◆ **DIRECTION**: Copy out the line that contains "bpy.data.objects.remove(obj)", the line that contains "CORNER_STEPS = 24", and every line between them, exactly, and nothing else.

◆ **STORED ROWS**:
>> start

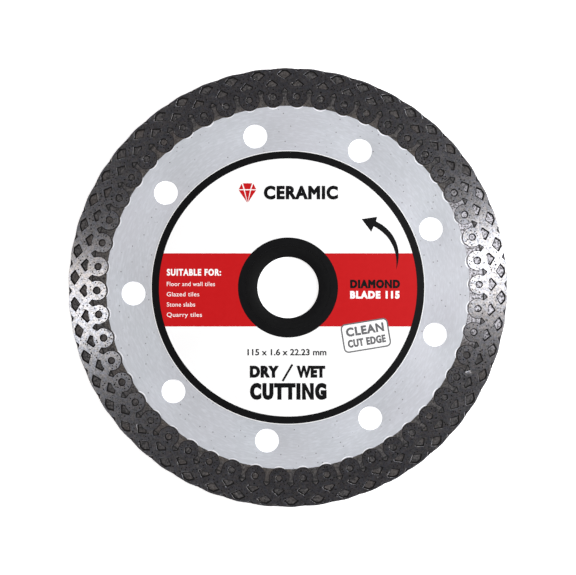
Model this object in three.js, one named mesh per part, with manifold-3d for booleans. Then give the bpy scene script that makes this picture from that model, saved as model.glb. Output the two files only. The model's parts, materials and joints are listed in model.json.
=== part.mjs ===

>> end
>> start

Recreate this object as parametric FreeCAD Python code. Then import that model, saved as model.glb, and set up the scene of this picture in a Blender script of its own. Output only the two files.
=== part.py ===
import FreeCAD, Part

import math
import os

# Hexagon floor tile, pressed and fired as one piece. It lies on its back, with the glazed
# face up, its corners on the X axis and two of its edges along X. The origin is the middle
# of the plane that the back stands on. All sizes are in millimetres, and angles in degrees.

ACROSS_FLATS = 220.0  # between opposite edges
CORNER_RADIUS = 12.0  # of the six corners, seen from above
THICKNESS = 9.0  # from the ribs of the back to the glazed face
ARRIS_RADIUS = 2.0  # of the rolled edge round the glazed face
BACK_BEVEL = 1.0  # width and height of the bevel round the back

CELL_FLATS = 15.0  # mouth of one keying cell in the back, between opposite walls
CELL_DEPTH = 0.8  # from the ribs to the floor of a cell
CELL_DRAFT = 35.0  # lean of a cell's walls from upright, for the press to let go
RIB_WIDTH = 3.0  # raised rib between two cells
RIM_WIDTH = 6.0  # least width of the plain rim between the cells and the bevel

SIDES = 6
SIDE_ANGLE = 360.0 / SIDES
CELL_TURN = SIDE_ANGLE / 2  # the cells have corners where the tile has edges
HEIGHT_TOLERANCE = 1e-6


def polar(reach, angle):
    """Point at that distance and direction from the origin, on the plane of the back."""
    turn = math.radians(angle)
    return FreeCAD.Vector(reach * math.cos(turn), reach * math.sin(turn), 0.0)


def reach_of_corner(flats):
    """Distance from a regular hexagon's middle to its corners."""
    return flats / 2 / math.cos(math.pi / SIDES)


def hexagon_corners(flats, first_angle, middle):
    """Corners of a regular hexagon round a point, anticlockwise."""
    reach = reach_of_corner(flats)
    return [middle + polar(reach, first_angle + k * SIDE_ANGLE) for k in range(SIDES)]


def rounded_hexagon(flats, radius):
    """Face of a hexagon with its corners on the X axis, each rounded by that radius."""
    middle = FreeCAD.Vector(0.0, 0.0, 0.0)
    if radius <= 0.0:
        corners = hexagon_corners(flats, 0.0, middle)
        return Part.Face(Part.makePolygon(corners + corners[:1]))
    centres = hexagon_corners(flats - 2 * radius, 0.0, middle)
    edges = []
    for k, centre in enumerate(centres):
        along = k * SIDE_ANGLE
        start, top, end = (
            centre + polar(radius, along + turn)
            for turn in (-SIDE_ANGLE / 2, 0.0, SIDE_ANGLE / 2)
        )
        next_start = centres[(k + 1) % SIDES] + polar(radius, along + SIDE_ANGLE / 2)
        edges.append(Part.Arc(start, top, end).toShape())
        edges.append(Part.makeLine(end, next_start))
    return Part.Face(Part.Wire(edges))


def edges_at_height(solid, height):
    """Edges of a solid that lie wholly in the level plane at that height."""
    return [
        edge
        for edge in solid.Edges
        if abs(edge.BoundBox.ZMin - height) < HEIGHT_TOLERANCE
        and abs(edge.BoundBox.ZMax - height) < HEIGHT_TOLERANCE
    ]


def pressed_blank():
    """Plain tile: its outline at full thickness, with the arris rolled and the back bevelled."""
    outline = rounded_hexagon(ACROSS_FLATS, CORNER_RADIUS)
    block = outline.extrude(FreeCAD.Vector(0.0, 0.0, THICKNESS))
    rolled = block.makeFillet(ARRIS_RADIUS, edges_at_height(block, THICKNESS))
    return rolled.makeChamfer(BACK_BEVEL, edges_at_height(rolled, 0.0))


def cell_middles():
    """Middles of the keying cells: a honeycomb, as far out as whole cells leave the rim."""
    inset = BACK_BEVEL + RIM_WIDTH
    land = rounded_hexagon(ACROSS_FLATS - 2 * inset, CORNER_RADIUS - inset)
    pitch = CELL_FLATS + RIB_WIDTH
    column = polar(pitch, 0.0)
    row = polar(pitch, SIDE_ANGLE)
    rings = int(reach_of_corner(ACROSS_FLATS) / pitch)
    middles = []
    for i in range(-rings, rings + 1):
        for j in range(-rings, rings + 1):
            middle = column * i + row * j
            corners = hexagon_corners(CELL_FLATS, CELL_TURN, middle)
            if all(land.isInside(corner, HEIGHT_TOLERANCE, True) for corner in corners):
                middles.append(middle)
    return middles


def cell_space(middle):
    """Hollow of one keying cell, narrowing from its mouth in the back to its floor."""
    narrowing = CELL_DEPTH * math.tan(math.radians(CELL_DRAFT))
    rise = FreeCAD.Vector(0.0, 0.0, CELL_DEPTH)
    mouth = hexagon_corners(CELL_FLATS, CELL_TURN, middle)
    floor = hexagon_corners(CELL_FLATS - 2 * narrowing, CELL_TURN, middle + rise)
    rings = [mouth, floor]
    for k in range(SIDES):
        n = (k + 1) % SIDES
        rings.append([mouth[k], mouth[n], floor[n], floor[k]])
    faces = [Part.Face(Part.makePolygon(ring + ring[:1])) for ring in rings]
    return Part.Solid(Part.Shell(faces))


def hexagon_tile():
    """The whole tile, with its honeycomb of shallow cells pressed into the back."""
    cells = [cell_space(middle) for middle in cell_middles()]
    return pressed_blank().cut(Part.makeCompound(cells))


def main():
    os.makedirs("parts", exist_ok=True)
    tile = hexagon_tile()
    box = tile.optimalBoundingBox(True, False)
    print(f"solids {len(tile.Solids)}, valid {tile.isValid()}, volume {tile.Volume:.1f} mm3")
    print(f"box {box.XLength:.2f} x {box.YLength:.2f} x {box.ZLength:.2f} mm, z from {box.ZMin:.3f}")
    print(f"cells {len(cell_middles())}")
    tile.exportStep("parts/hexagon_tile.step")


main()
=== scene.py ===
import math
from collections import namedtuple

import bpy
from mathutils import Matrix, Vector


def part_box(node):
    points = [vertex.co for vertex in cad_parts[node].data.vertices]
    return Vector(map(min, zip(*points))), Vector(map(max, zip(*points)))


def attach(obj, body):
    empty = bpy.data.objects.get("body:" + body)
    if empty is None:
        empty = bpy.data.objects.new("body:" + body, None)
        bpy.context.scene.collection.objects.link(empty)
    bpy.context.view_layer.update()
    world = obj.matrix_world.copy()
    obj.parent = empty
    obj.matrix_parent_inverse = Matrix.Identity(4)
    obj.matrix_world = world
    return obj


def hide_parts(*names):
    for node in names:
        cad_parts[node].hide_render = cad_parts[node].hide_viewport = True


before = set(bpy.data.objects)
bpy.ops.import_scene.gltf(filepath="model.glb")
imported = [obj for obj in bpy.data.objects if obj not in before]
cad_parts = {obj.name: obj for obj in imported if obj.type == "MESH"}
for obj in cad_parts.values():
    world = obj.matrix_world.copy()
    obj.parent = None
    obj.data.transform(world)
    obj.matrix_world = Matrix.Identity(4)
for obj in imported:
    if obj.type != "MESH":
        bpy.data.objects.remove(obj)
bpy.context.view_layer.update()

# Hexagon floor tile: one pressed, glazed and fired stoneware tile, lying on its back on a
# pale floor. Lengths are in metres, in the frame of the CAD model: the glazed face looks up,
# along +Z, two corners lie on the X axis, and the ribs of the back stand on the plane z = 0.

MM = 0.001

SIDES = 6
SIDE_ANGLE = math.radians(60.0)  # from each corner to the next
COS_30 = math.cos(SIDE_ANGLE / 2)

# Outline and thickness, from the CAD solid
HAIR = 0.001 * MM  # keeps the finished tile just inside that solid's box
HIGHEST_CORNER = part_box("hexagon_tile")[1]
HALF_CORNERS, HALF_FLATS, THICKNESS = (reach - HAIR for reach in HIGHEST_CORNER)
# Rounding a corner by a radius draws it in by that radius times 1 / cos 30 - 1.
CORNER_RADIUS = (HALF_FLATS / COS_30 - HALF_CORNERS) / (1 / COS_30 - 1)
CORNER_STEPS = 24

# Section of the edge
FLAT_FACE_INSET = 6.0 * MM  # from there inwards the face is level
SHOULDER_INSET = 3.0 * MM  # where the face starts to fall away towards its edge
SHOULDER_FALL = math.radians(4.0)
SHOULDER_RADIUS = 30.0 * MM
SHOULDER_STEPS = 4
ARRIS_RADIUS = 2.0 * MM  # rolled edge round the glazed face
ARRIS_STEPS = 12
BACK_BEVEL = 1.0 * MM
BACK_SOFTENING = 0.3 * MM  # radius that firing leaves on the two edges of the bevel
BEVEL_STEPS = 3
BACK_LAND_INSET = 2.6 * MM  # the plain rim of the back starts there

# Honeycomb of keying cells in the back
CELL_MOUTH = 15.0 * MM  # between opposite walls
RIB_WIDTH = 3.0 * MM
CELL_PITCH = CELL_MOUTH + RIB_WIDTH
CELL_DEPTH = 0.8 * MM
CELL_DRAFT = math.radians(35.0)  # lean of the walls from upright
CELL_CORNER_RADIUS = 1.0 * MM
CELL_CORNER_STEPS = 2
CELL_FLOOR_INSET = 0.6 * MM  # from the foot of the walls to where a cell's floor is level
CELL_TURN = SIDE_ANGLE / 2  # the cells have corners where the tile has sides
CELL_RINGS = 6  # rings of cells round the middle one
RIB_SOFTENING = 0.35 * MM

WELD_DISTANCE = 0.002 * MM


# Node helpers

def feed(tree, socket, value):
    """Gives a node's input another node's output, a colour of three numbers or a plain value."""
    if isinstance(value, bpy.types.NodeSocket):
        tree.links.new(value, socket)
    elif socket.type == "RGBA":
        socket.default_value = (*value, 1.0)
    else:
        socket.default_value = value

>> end
>> start

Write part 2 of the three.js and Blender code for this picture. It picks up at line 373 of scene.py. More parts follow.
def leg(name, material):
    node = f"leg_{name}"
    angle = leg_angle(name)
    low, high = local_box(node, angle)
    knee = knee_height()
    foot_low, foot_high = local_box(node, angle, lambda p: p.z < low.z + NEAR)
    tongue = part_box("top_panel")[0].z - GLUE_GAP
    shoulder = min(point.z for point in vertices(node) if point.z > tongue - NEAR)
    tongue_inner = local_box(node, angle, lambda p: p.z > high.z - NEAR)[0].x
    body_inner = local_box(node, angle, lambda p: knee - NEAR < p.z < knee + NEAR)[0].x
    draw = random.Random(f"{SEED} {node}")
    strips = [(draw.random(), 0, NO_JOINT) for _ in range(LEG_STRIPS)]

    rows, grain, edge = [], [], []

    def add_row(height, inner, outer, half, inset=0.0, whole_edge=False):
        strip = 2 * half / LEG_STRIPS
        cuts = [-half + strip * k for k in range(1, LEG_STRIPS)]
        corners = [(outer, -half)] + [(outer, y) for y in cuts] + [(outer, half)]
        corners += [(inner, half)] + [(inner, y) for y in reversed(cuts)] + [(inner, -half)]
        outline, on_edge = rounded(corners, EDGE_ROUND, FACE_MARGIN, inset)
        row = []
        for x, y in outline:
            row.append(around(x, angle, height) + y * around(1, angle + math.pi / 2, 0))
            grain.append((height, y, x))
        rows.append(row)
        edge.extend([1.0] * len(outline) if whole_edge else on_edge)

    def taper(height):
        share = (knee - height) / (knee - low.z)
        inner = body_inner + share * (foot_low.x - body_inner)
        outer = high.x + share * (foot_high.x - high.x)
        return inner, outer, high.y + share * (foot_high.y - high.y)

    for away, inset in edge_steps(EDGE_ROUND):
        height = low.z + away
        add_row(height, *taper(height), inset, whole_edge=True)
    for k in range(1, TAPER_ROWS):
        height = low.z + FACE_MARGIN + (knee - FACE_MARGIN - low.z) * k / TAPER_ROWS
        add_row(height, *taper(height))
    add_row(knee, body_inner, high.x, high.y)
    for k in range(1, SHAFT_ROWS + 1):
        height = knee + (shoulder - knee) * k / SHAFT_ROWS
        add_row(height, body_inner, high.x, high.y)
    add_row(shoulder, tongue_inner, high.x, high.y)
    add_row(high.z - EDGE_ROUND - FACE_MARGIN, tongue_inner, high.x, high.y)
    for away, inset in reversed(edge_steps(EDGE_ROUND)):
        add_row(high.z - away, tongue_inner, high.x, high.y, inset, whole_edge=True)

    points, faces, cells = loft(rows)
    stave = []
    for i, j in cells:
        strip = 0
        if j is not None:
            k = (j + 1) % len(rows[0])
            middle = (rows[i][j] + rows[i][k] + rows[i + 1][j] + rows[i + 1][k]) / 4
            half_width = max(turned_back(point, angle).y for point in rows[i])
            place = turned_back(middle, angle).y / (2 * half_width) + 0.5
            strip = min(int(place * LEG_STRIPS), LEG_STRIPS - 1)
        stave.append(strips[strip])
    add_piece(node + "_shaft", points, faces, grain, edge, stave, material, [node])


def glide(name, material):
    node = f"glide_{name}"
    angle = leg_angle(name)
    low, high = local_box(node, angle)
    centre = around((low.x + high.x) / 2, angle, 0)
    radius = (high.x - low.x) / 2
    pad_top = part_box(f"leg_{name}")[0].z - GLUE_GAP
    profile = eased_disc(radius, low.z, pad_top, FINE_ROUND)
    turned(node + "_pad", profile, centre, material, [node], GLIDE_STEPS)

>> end

◆ **ANSWER TO THIS PROBLEM**:
        bpy.data.objects.remove(obj)
bpy.context.view_layer.update()

# Hexagon floor tile: one pressed, glazed and fired stoneware tile, lying on its back on a
# pale floor. Lengths are in metres, in the frame of the CAD model: the glazed face looks up,
# along +Z, two corners lie on the X axis, and the ribs of the back stand on the plane z = 0.

MM = 0.001

SIDES = 6
SIDE_ANGLE = math.radians(60.0)  # from each corner to the next
COS_30 = math.cos(SIDE_ANGLE / 2)

# Outline and thickness, from the CAD solid
HAIR = 0.001 * MM  # keeps the finished tile just inside that solid's box
HIGHEST_CORNER = part_box("hexagon_tile")[1]
HALF_CORNERS, HALF_FLATS, THICKNESS = (reach - HAIR for reach in HIGHEST_CORNER)
# Rounding a corner by a radius draws it in by that radius times 1 / cos 30 - 1.
CORNER_RADIUS = (HALF_FLATS / COS_30 - HALF_CORNERS) / (1 / COS_30 - 1)
CORNER_STEPS = 24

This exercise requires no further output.